> [Exercise objective]: The listing below is to be output in its exact form.

====== Recorded data ======

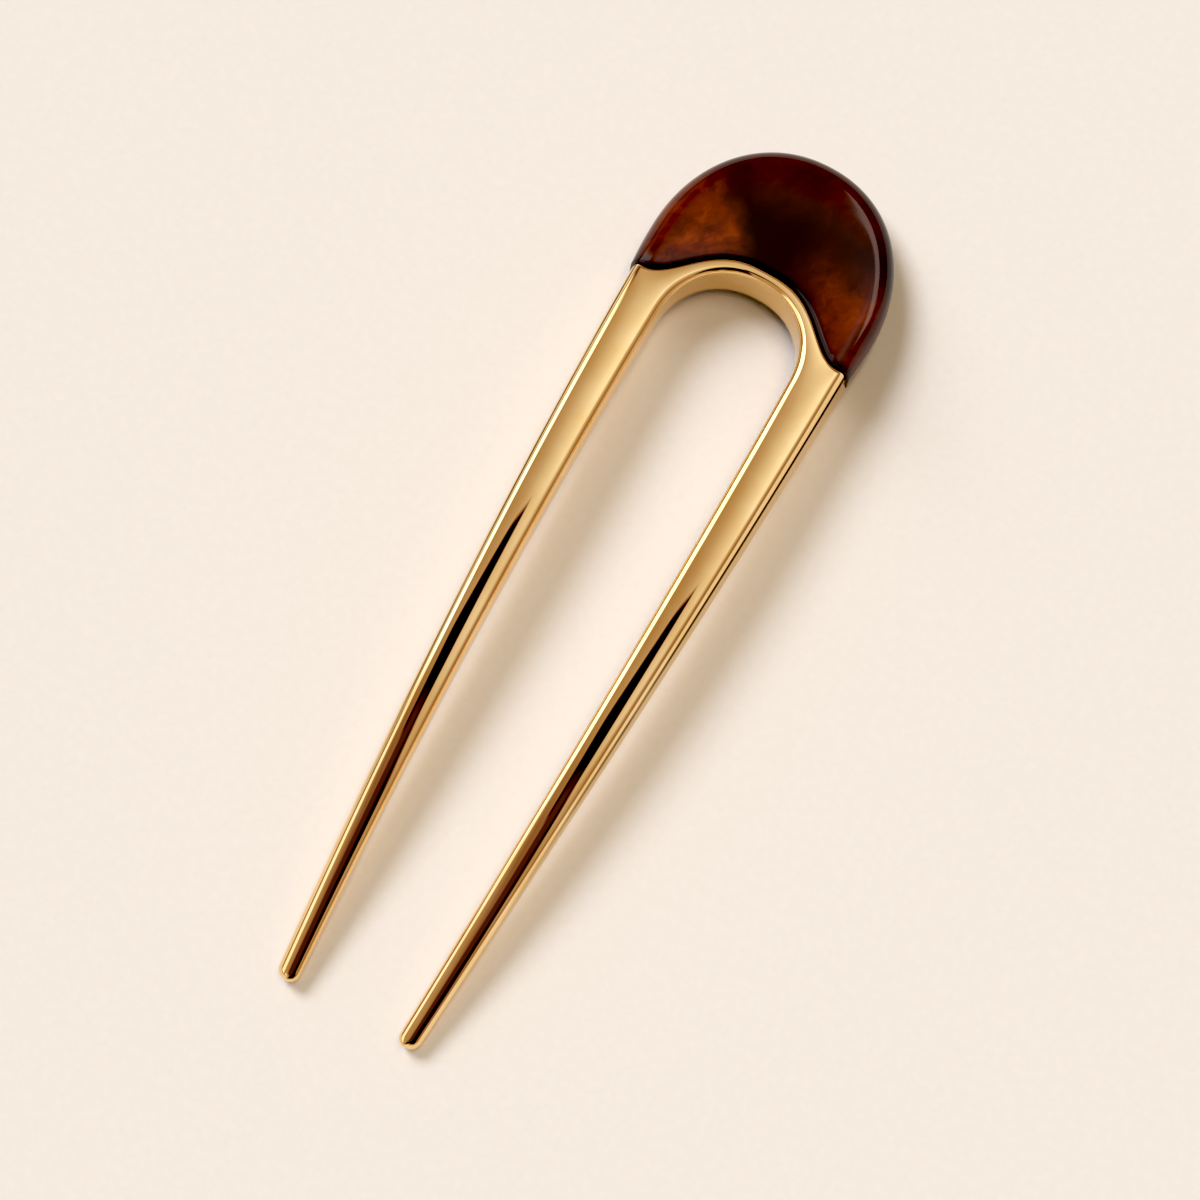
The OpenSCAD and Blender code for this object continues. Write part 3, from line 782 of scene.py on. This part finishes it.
def buildStudio():
    # Gloss sees the bands with the cards over them, the camera sees the backdrop, and all else,
    # such as gloss seen from the floor, gets the dim fill
    world = bpy.data.worlds.new("studio")
    bpy.context.scene.world = world
    world.use_nodes = True
    tree = world.node_tree
    direction = addNode(tree, "ShaderNodeTexCoord").outputs["Generated"]
    x, y, z = addNode(tree, "ShaderNodeSeparateXYZ", {0: direction}).outputs
    leaned = mathOf(tree, "MULTIPLY", mathOf(tree, "SUBTRACT", y, studio["leanY"]), studio["lean"])
    tipward = bandOf(tree, mathOf(tree, "ADD", x, leaned), studio["tipward"])
    upward = bandOf(tree, x, studio["upward"])
    crownward = bandOf(tree, x, studio["crownward"])
    value = mixOf(tree, rangeOf(tree, y, *studio["toUpward"], smooth=True), tipward, upward)
    value = mixOf(tree, rangeOf(tree, y, *studio["toCrownward"], smooth=True), value, crownward)
    for radiance, soft, corners, lowest, highest in studio["cards"].values():
        mask = cardMask(tree, direction, z, soft, corners, lowest, highest)
        value = mixOf(tree, mask, value, radiance)
    warmth = rampOf(tree, mathOf(tree, "DIVIDE", value, studio["brightest"]), studio["warmth"])
    gloss = addNode(tree, "ShaderNodeBackground", {"Color": warmth, "Strength": value})
    fill = addNode(tree, "ShaderNodeBackground", {"Color": (*studio["fill"], 1)})
    backdrop = addNode(tree, "ShaderNodeBackground", {"Color": (*studio["backdrop"], 1)})
    rays = addNode(tree, "ShaderNodeLightPath")
    seen = addNode(tree, "ShaderNodeMixShader", {0: rays.outputs["Is Camera Ray"], 1: fill.outputs[0],
                   2: backdrop.outputs[0]}).outputs[0]
    direct = mathOf(tree, "LESS_THAN", rays.outputs["Diffuse Depth"], 0.5)   # no bounce off the floor yet
    mirrored = mathOf(tree, "MULTIPLY", rays.outputs["Is Glossy Ray"], direct)
    whole = addNode(tree, "ShaderNodeMixShader", {0: mirrored, 1: seen, 2: gloss.outputs[0]}).outputs[0]
    tree.links.new(whole, tree.nodes["World Output"].inputs[0])


# Camera and tones

view = {
    "azimuth": 24.3, "elevation": 76.0, "roll": 5.0, "away": 500 * mm,
    "target": (1.56 * mm, -1.14 * mm, 0.0), "lens": 118.16, "sensor": 36, "nearest": 10 * mm,
}


def buildCamera():
    # Looks at the target from the azimuth and elevation, turned by the roll about its own axis
    azimuth, elevation, roll = (np.radians(view[key]) for key in ("azimuth", "elevation", "roll"))
    level = np.array([-np.sin(azimuth), np.cos(azimuth)]) * np.cos(elevation)
    forward = Vector((*level, -np.sin(elevation)))
    right = Vector((np.cos(azimuth), np.sin(azimuth), 0))
    up = right.cross(forward)
    turned = right * np.cos(roll) + up * np.sin(roll)
    upright = up * np.cos(roll) - right * np.sin(roll)
    data = bpy.data.cameras.new("camera")
    data.sensor_width = view["sensor"]
    data.lens = view["lens"]
    data.clip_start = view["nearest"]
    camera = bpy.data.objects.new("camera", data)
    bpy.context.scene.collection.objects.link(camera)
    place = Vector(view["target"]) - forward * view["away"]
    axes = Matrix((turned, upright, -forward)).transposed().to_4x4()
    camera.matrix_world = Matrix.Translation(place) @ axes
    bpy.context.scene.camera = camera


tones = {"blackLevel": (0.016, 0.018, 0.018)}


def setTones():
    # Standard view with the photograph's deep blacks
    settings = bpy.context.scene.view_settings
    settings.view_transform = "Standard"
    settings.use_curve_mapping = True
    settings.curve_mapping.black_level = tones["blackLevel"]
    settings.curve_mapping.update()


buildFloor()
buildSuns()
buildGleam()
buildStudio()
buildCamera()
setTones()
print("stage set")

======

> [Task output]:
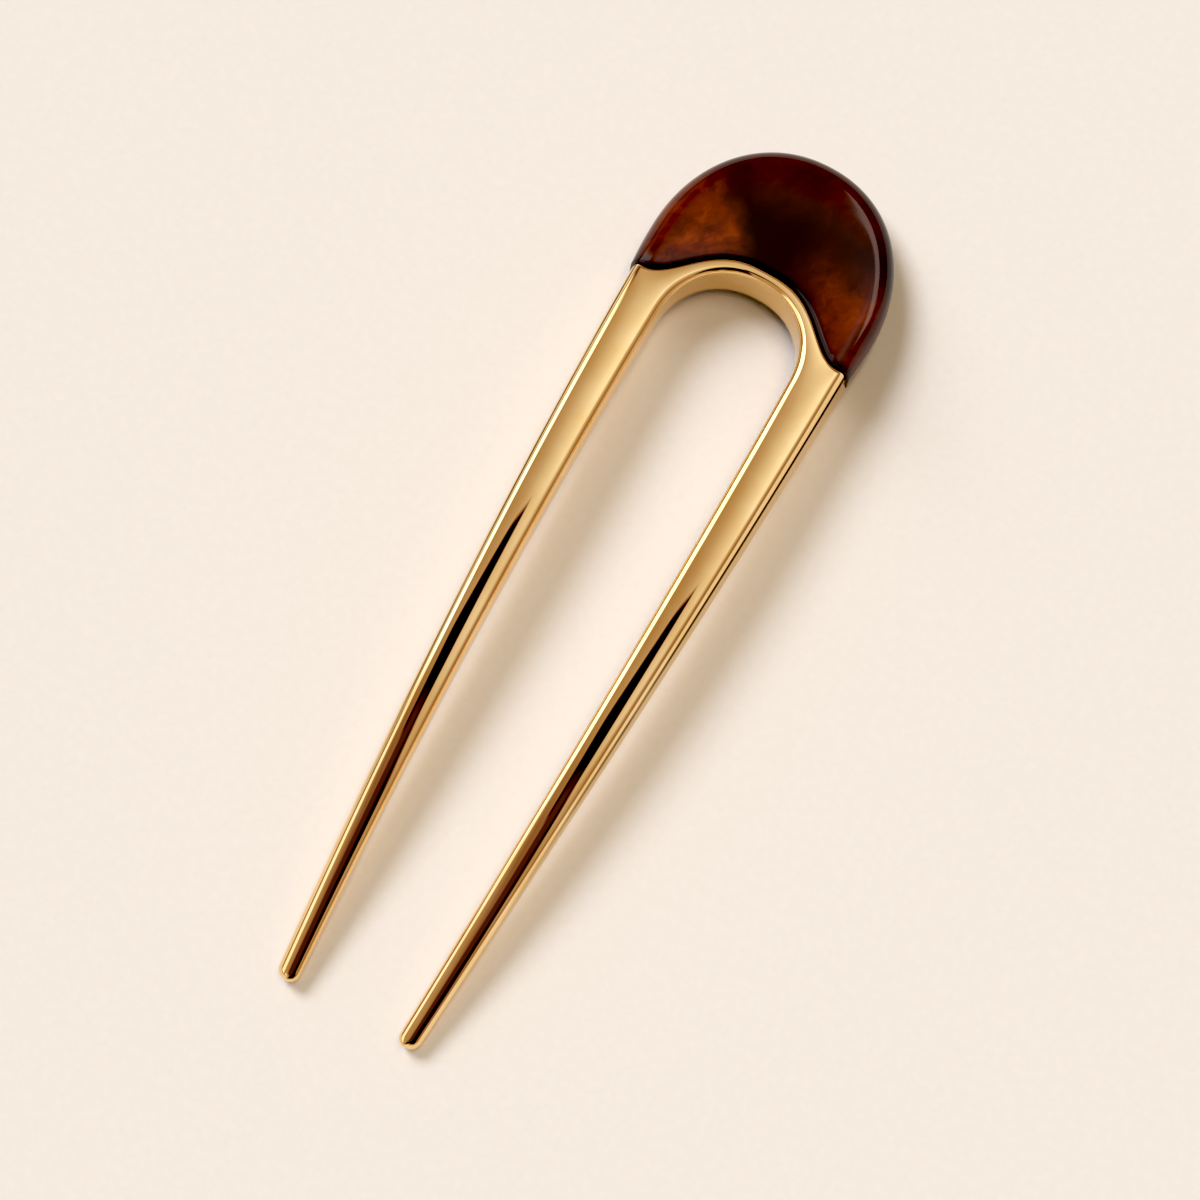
The OpenSCAD and Blender code for this object continues. Write part 3, from line 782 of scene.py on. This part finishes it.
def buildStudio():
    # Gloss sees the bands with the cards over them, the camera sees the backdrop, and all else,
    # such as gloss seen from the floor, gets the dim fill
    world = bpy.data.worlds.new("studio")
    bpy.context.scene.world = world
    world.use_nodes = True
    tree = world.node_tree
    direction = addNode(tree, "ShaderNodeTexCoord").outputs["Generated"]
    x, y, z = addNode(tree, "ShaderNodeSeparateXYZ", {0: direction}).outputs
    leaned = mathOf(tree, "MULTIPLY", mathOf(tree, "SUBTRACT", y, studio["leanY"]), studio["lean"])
    tipward = bandOf(tree, mathOf(tree, "ADD", x, leaned), studio["tipward"])
    upward = bandOf(tree, x, studio["upward"])
    crownward = bandOf(tree, x, studio["crownward"])
    value = mixOf(tree, rangeOf(tree, y, *studio["toUpward"], smooth=True), tipward, upward)
    value = mixOf(tree, rangeOf(tree, y, *studio["toCrownward"], smooth=True), value, crownward)
    for radiance, soft, corners, lowest, highest in studio["cards"].values():
        mask = cardMask(tree, direction, z, soft, corners, lowest, highest)
        value = mixOf(tree, mask, value, radiance)
    warmth = rampOf(tree, mathOf(tree, "DIVIDE", value, studio["brightest"]), studio["warmth"])
    gloss = addNode(tree, "ShaderNodeBackground", {"Color": warmth, "Strength": value})
    fill = addNode(tree, "ShaderNodeBackground", {"Color": (*studio["fill"], 1)})
    backdrop = addNode(tree, "ShaderNodeBackground", {"Color": (*studio["backdrop"], 1)})
    rays = addNode(tree, "ShaderNodeLightPath")
    seen = addNode(tree, "ShaderNodeMixShader", {0: rays.outputs["Is Camera Ray"], 1: fill.outputs[0],
                   2: backdrop.outputs[0]}).outputs[0]
    direct = mathOf(tree, "LESS_THAN", rays.outputs["Diffuse Depth"], 0.5)   # no bounce off the floor yet
    mirrored = mathOf(tree, "MULTIPLY", rays.outputs["Is Glossy Ray"], direct)
    whole = addNode(tree, "ShaderNodeMixShader", {0: mirrored, 1: seen, 2: gloss.outputs[0]}).outputs[0]
    tree.links.new(whole, tree.nodes["World Output"].inputs[0])


# Camera and tones

view = {
    "azimuth": 24.3, "elevation": 76.0, "roll": 5.0, "away": 500 * mm,
    "target": (1.56 * mm, -1.14 * mm, 0.0), "lens": 118.16, "sensor": 36, "nearest": 10 * mm,
}


def buildCamera():
    # Looks at the target from the azimuth and elevation, turned by the roll about its own axis
    azimuth, elevation, roll = (np.radians(view[key]) for key in ("azimuth", "elevation", "roll"))
    level = np.array([-np.sin(azimuth), np.cos(azimuth)]) * np.cos(elevation)
    forward = Vector((*level, -np.sin(elevation)))
    right = Vector((np.cos(azimuth), np.sin(azimuth), 0))
    up = right.cross(forward)
    turned = right * np.cos(roll) + up * np.sin(roll)
    upright = up * np.cos(roll) - right * np.sin(roll)
    data = bpy.data.cameras.new("camera")
    data.sensor_width = view["sensor"]
    data.lens = view["lens"]
    data.clip_start = view["nearest"]
    camera = bpy.data.objects.new("camera", data)
    bpy.context.scene.collection.objects.link(camera)
    place = Vector(view["target"]) - forward * view["away"]
    axes = Matrix((turned, upright, -forward)).transposed().to_4x4()
    camera.matrix_world = Matrix.Translation(place) @ axes
    bpy.context.scene.camera = camera


tones = {"blackLevel": (0.016, 0.018, 0.018)}


def setTones():
    # Standard view with the photograph's deep blacks
    settings = bpy.context.scene.view_settings
    settings.view_transform = "Standard"
    settings.use_curve_mapping = True
    settings.curve_mapping.black_level = tones["blackLevel"]
    settings.curve_mapping.update()


buildFloor()
buildSuns()
buildGleam()
buildStudio()
buildCamera()
setTones()
print("stage set")